O originário do reino da Arábia, Bin Laden, religioso fundamentalista wahabita, foi um dos enviados para recrutar, doutrinar e treinar jovens combatentes islâmicos fundamentalistas.
Acabada a guerra no Afeganistão contra o regime progressista e os soviéticos, no fim da década de 1980, o Iraque, no início da década de 1990, ocupou militarmente o Queite, emirato árabe grande produtor de petróleo. O vizinho reino da Arábia sentiu-se ameaçado. Os EUAN consideraram que o controle político pelo Iraque de tão grandes reservas de petróleo, como são as do Iraque somadas às do Queite, poderia ser perigoso para os seus interesses, não obstante o regime iraquiano de Sadam, embora de origem progressista e laica, se ter posto, no início da década de 1980, ao serviço dos norte americanos para combater o regime clerical xiita do Irão.

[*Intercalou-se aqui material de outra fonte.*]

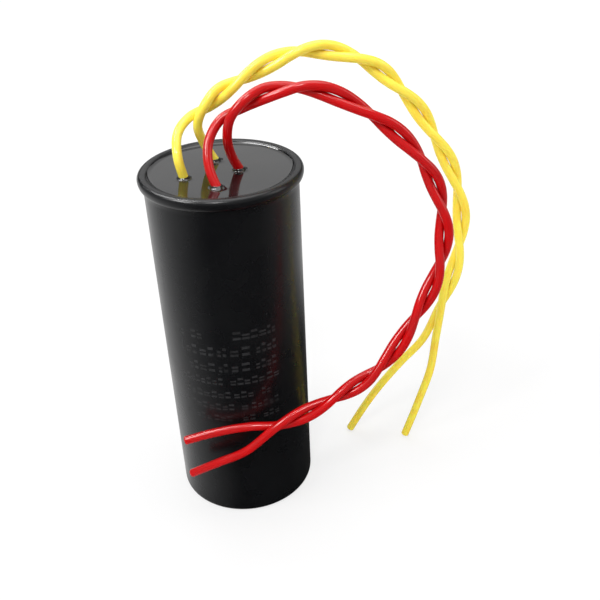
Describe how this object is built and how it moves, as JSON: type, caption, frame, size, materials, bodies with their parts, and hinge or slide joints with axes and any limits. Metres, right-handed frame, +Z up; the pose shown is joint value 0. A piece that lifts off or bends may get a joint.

Era necessário, para combater o governo do Iraque, instalar bases militares americanas no reino da Arábia. O rei da Arábia aceitou e os fundamentalistas religiosos wahabitas não se opuseram, porque a acção militar era contra o regime iraquiano de matriz progressista e laica.
Os iraquianos foram expulsos do Queite, mas os soldados norte americanos não abandonaram o reino da Arábia. A corrente mais rigorosa do fundamentalismo árabe wahabita, a que pertence Bin Laden, passou a opôr-se a que as tropas americanas continuassem a ocupar o reino da Arábia após a guerra de 1991 contra o Iraque por não serem de religião islâmica.
Assim começou a criar força e organização e a voltar-se contra os EUAN a corrente político-religiosa wahabita mais fundamentalista chefiada por Bin Laden, que anteriormente havia estado ao serviço da política norte americana no Médio Oriente.